AS VIOLENCE ACCELERATED under Mao’s tutelage, the Nationalist army turned against the Soviet model their party was following. A large part of the army was from Hunan, and the officers, who came from relatively prosperous families, found that their parents and relatives were being arrested and abused. But it was not just the better-off who suffered; the rank-and-file were also being hit. Professor Chen reported to the Comintern in June: “even the little money sent home by ordinary soldiers was confiscated,” and the troops were “repelled by the excesses,” seeing that the outcome of their fighting was to bring disaster to their own families.
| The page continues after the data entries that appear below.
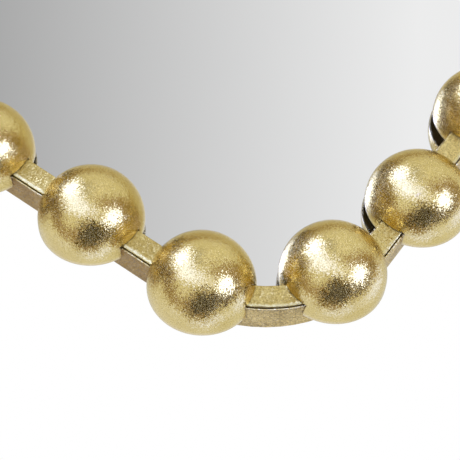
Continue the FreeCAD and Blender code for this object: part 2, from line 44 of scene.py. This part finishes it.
class Tree:
    """A material's or world's node tree, with short calls that add and link nodes."""

    def __init__(self, tree):
        self.tree = tree
        self.tree.nodes.clear()

    def add(self, kind, **settings):
        node = self.tree.nodes.new(kind)
        for key, value in settings.items():
            setattr(node, key, value)
        return node

    def put(self, socket, value):
        if isinstance(value, bpy.types.NodeSocket):
            self.tree.links.new(value, socket)
        else:
            socket.default_value = value

    def math(self, operation, *values, clamp=False):
        node = self.add("ShaderNodeMath", operation=operation, use_clamp=clamp)
        for socket, value in zip(node.inputs, values):
            self.put(socket, value)
        return node.outputs[0]

    def vector(self, operation, *values):
        node = self.add("ShaderNodeVectorMath", operation=operation)
        for socket, value in zip(node.inputs, values):
            self.put(socket, value)
        is_number = operation in ("LENGTH", "DOT_PRODUCT", "DISTANCE")
        return node.outputs["Value" if is_number else "Vector"]

    def scaled(self, vector, factor):
        node = self.add("ShaderNodeVectorMath", operation="SCALE")
        self.put(node.inputs[0], vector)
        self.put(node.inputs["Scale"], factor)
        return node.outputs[0]

    def split(self, vector):
        """The X, Y and Z of a vector."""
        node = self.add("ShaderNodeSeparateXYZ")
        self.put(node.inputs[0], vector)
        return node.outputs

    def normal(self):
        """The X, Y and Z of the piece's own surface normal."""
        return self.split(self.add("ShaderNodeTexCoord").outputs["Normal"])

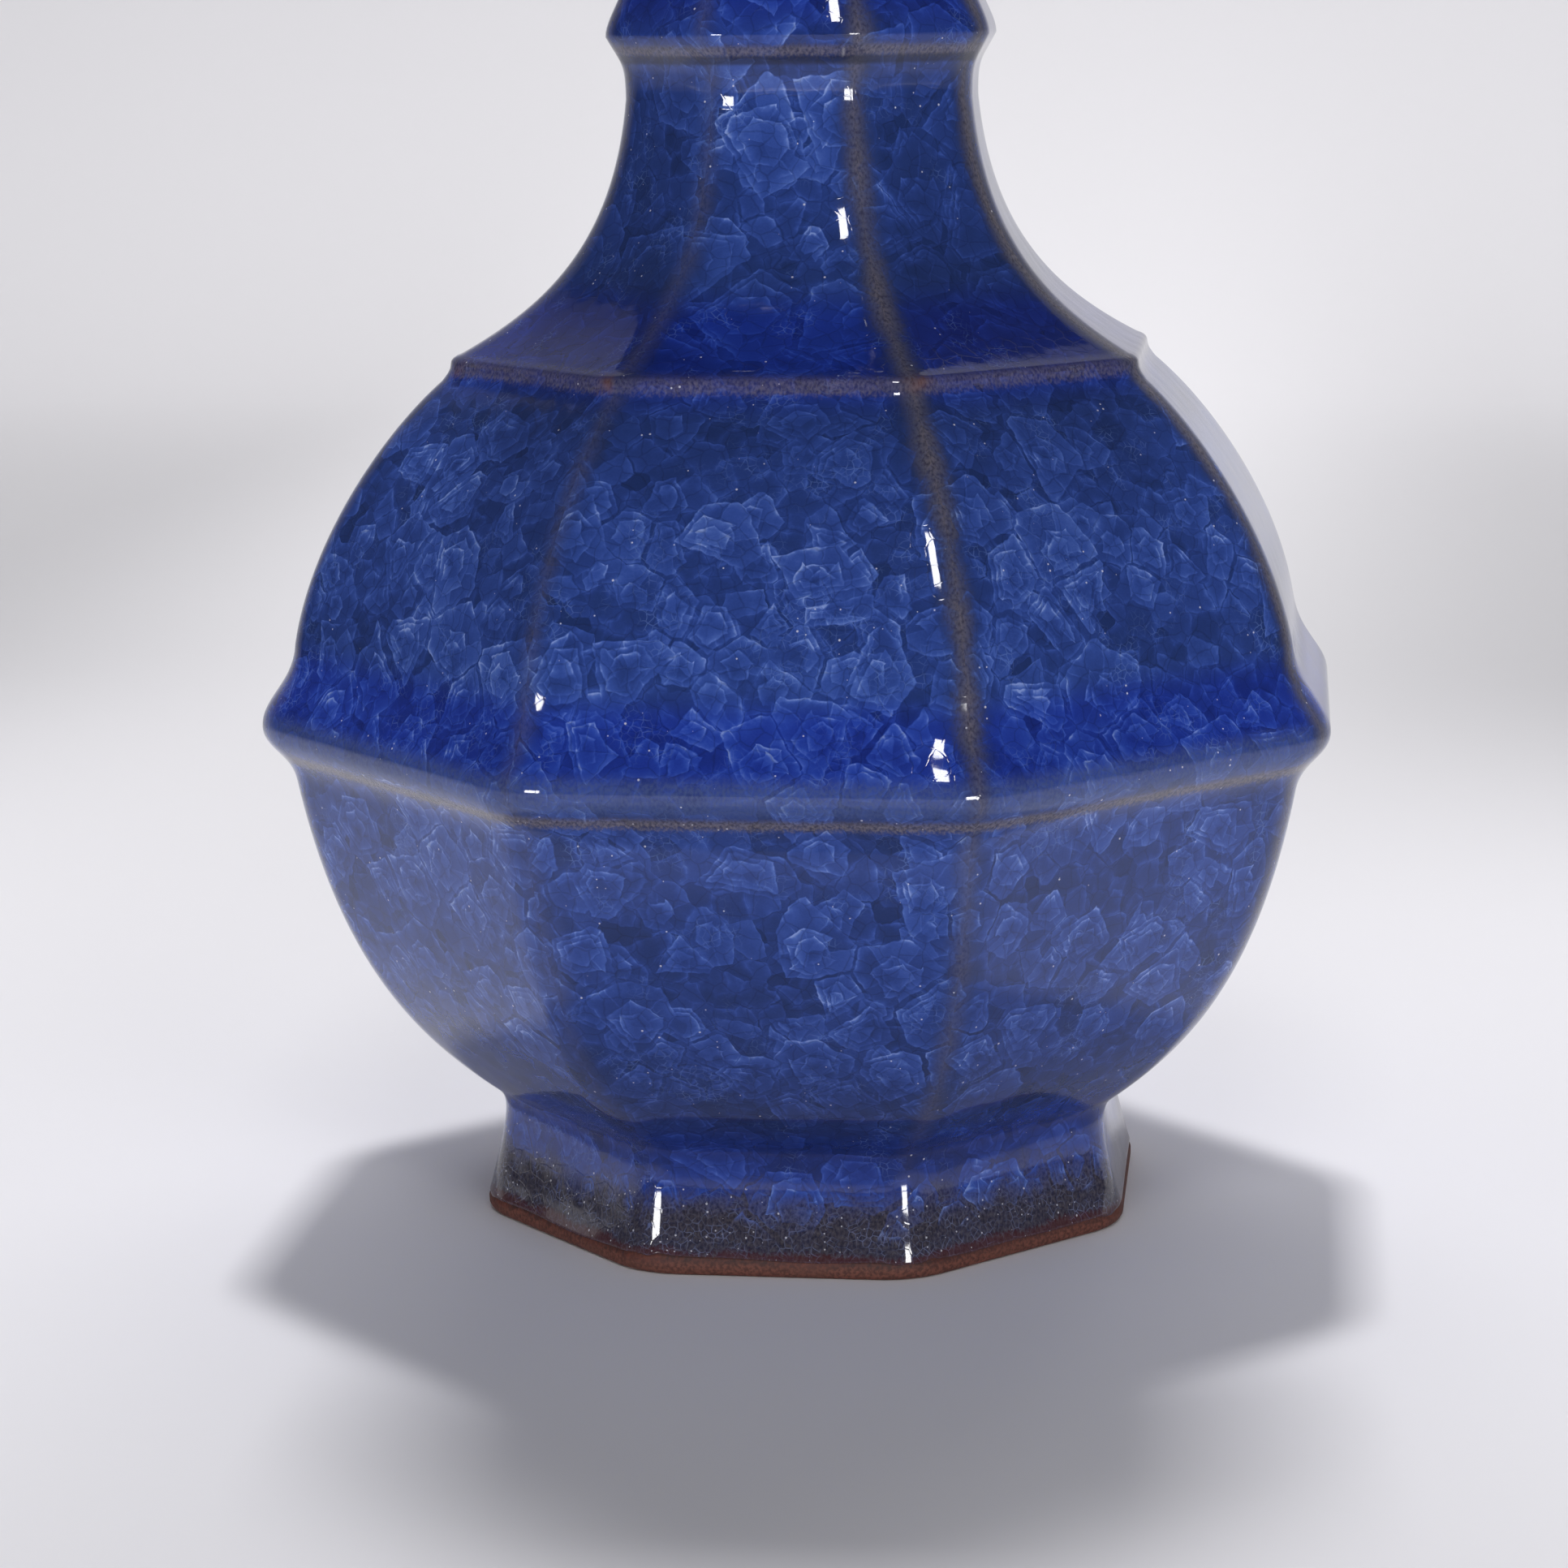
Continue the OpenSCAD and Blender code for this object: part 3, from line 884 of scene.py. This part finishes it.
studio = {
    "floorColour": (0.875, 0.862, 0.895),
    "paperRoughness": 0.9,
    "floorReach": 3.0,
    "wallDistance": 1.1,
    "wallBend": 0.6,
    "wallHeight": 2.0,
    "bendSteps": 16,
    # where painted shade darkens the floor and backdrop: between which two distances, in metres, and by how
    # much
    "paintedShadeFrom": (0.15, 0.45, 0, 1),
    "paintedShadeTo": (1.65, 0.75, 0, 1),
    "paintedShadeMiddle": -0.085,
    "paintedShadeBeside": (0.08, 0.26, 0, 0.26),
    "paintedShadeBehind": (0.1, 0.5, 0, 0.16),
    "paintedShadeNear": (-0.08, -0.24, 0, 0.1),
    "paintedShadeSides": (0.45, 0.8, 0, 0.35),
    # the lamp that throws the shadow: which way it is, how far, how wide, and its watts
    "overhead": ((-0.0445, 0.347, 1), 3.8, 0.42, 74),
    # soft lamps without a reflection: place, width, height and watts
    "fillTarget": (0, 0, 0.09),
    "fills": [
        ("front_fill", (0.1, -2.0, 0.14), 1.6, 0.2, 12.5),
        ("rear_fill", (0, 1.23, 1.12), 1.6, 0.8, 9),
        ("high_fill", (0.1, -1.07, 1.28), 0.5, 0.5, 3.6),
        ("side_fill", (0.75, -1.15, 0.8), 0.5, 0.5, 2.8),
        ("left_fill", (-1.9, -0.5, 0.16), 0.9, 0.2, 4),
        ("right_fill", (1.9, -0.5, 0.16), 0.9, 0.2, 3.4)],
    # three lamps that only show as reflections on the edges: azimuth from the front and height in
    # degrees, width and height in metres
    "sparkDistance": 1.6,
    "sparkBrightness": 28,
    "sparks": [
        ("spark_high", 10, 48, 0.26, 0.34),
        ("spark_low", 32, 0, 0.3, 0.34),
        ("spark_left", -30, 5, 0.38, 0.2)],
    "airColour": (0.9, 0.92, 1, 1),
    "airStrength": 0.05,
}


def makeSweep():
    # floor that bends up into the backdrop behind the vase
    bm = bmesh.new()
    reach = studio["floorReach"]
    bend = studio["wallBend"]
    far = studio["wallDistance"]
    line = [(-reach, 0), (far, 0)]
    for i in range(1, studio["bendSteps"] + 1):
        turn = math.radians(90 * i / studio["bendSteps"])
        line.append((far + bend * math.sin(turn), bend * (1 - math.cos(turn))))
    line.append((far + bend, studio["wallHeight"]))
    points = [bm.verts.new((-reach, y, z)) for y, z in line]
    edges = [bm.edges.new(pair) for pair in zip(points, points[1:])]
    made = bmesh.ops.extrude_edge_only(bm, edges=edges)
    moved = [e for e in made["geom"] if isinstance(e, bmesh.types.BMVert)]
    bmesh.ops.translate(bm, verts=moved, vec=(2 * reach, 0, 0))
    bmesh.ops.recalc_face_normals(bm, faces=bm.faces)
    for face in bm.faces:
        face.smooth = True
    mesh = bpy.data.meshes.new("floor")
    bm.to_mesh(mesh)
    bm.free()
    sweep = bpy.data.objects.new("floor", mesh)
    scene.collection.objects.link(sweep)
    material, start = startMaterial("pale_paper", Roughness=studio["paperRoughness"])
    sideways, deep = objectPlace(start).parts()[:2]
    # painted shade on the floor and backdrop, darker far behind the vase on both sides, far to either side
    # and near the camera
    beside = (sideways - studio["paintedShadeMiddle"]).size().rise(*studio["paintedShadeBeside"])
    paintedShade = deep.rise(*studio["paintedShadeFrom"]) * deep.rise(*studio["paintedShadeTo"]) * beside
    paintedShade = paintedShade + deep.rise(*studio["paintedShadeBehind"])
    paintedShade = paintedShade.atLeast(deep.rise(*studio["paintedShadeNear"]))
    paintedShade = paintedShade.atLeast(sideways.size().rise(*studio["paintedShadeSides"]))
    feed(material, "Base Color", mixColours(paintedShade, studio["floorColour"], (0, 0, 0)))
    sweep.data.materials.append(material)


def areaLight(name, place, target, width, height, power):
    data = bpy.data.lights.new(name, "AREA")
    data.shape = "RECTANGLE"
    data.size = width
    data.size_y = height
    data.energy = power
    light = bpy.data.objects.new(name, data)
    scene.collection.objects.link(light)
    light.location = place
    light.rotation_euler = (Vector(target) - light.location).to_track_quat("-Z", "Y").to_euler()
    light.visible_camera = False
    return light


makeSweep()
way, distance, width, power = studio["overhead"]
areaLight("overhead", Vector(way).normalized() * distance, (0, 0, 0), width, width, power)
for name, place, width, height, power in studio["fills"]:
    fill = areaLight(name, place, studio["fillTarget"], width, height, power)
    fill.visible_glossy = False
for name, azimuth, height, width, tall in studio["sparks"]:
    turn = math.radians(azimuth)
    lift = math.radians(height)
    way = Vector((math.sin(turn) * math.cos(lift), -math.cos(turn) * math.cos(lift), math.sin(lift)))
    middle = Vector(studio["fillTarget"])
    power = studio["sparkBrightness"] * math.pi * width * tall
    spark = areaLight(name, middle + way * studio["sparkDistance"], middle, width, tall, power)
    spark.visible_diffuse = False

world = bpy.data.worlds.new("studio")
scene.world = world
world.use_nodes = True
world.node_tree.nodes["Background"].inputs["Color"].default_value = studio["airColour"]
world.node_tree.nodes["Background"].inputs["Strength"].default_value = studio["airStrength"]

view = {
    "place": (0.0683, -0.5642, 0.1781),
    "target": (-0.00396, -0.00051, 0.061),
    "roll": -0.74,
    "focal": 4819.84,  # in pixels of the 1932 wide photograph
    "photoWidth": 1932,
    "sensor": 36,
    "near": 0.01,
}
cameraData = bpy.data.cameras.new("camera")
camera = bpy.data.objects.new("camera", cameraData)
scene.collection.objects.link(camera)
cameraData.sensor_width = view["sensor"]
cameraData.lens = view["focal"] / view["photoWidth"] * view["sensor"]
cameraData.clip_start = view["near"]
camera.location = view["place"]
looking = (Vector(view["target"]) - camera.location).to_track_quat("-Z", "Y")
roll = Matrix.Rotation(math.radians(view["roll"]), 3, "Z")
camera.rotation_euler = (looking.to_matrix() @ roll).to_euler()
scene.camera = camera
print("floor, lamps and camera set")

scene.view_settings.view_transform = "Standard"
Many in the Nationalist Party had been unhappy about their leaders adopting Moscow’s line right from the start, when Sun Yat-sen embraced the Russians in the early 1920s. Their anger had reached the boiling point after the Nationalists’ second congress in January 1926, when the much smaller CCP (with far fewer than 10,000 members) seemed to have hijacked the Nationalists, who had several hundred thousand members. Under Wang Ching-wei, one-third of the 256 delegates were Communists. Another third were “on the left,” among whom was a large contingent of secret Communists. Not only had Moscow planted its Trojan horse, the CCP itself, inside the Nationalists, it had also infiltrated a large number of moles. Now, over a year later, the mob violence condoned by their party led many prominent Nationalists to call for a break with Moscow’s control, and with the Chinese Communists.

The crisis quickly came to a head. One thousand kilometers to the north, on 6 April 1927 the Peking authorities raided Russian premises and seized a large cache of documents which revealed that Moscow was engaged in extensive subversion aimed at overthrowing the Peking government and replacing it with a client. The documents also showed secret Soviet links with the Chinese Communists. In fact, one important CCP leader, Li Ta-chao, and some sixty other Chinese Communists were arrested in the Russian compound, where they had been living. Li was soon executed by strangulation.

The raids received wide publicity, as did the documents. The proof of Soviet subversion on a massive scale outraged Chinese public opinion and alarmed Western powers. Unless the Nationalists took decisive action to dissociate themselves from the Russians and the CCP, they risked being seen as part of the conspiracy to turn China into a Soviet satellite. Many Nationalists might leave the party, the general public would be repelled, and the Western powers stiffened in their resolve to give full backing to the Peking regime. It was at this point that the commander-in-chief of the Nationalist army, Chiang Kai-shek, took action. On 12 April he gave orders to “cleanse” the Nationalist Party of Communist influence. He issued a wanted list of 197 Communists, headed by Borodin and including Mao Tse-tung.

CHIANG KAI-SHEK HAD been born into a salt merchant family in the east coast province of Zhejiang in 1887, six years before Mao. Later familiar abroad as “the Generalissimo,” he was a professional military man, and in public presented a stolid, rather remote and humorless appearance. He had trained in Japan, and in 1923, as Nationalist chief of staff, had headed a mission to Soviet Russia. At the time he was regarded by the Russians as on the “left wing of the Nationalists” and “very close to us,” but his three-month visit turned him profoundly anti-Soviet, particularly on the issue of class struggle: he was deeply averse to Moscow’s insistence on dividing Chinese society into classes and making them fight each other.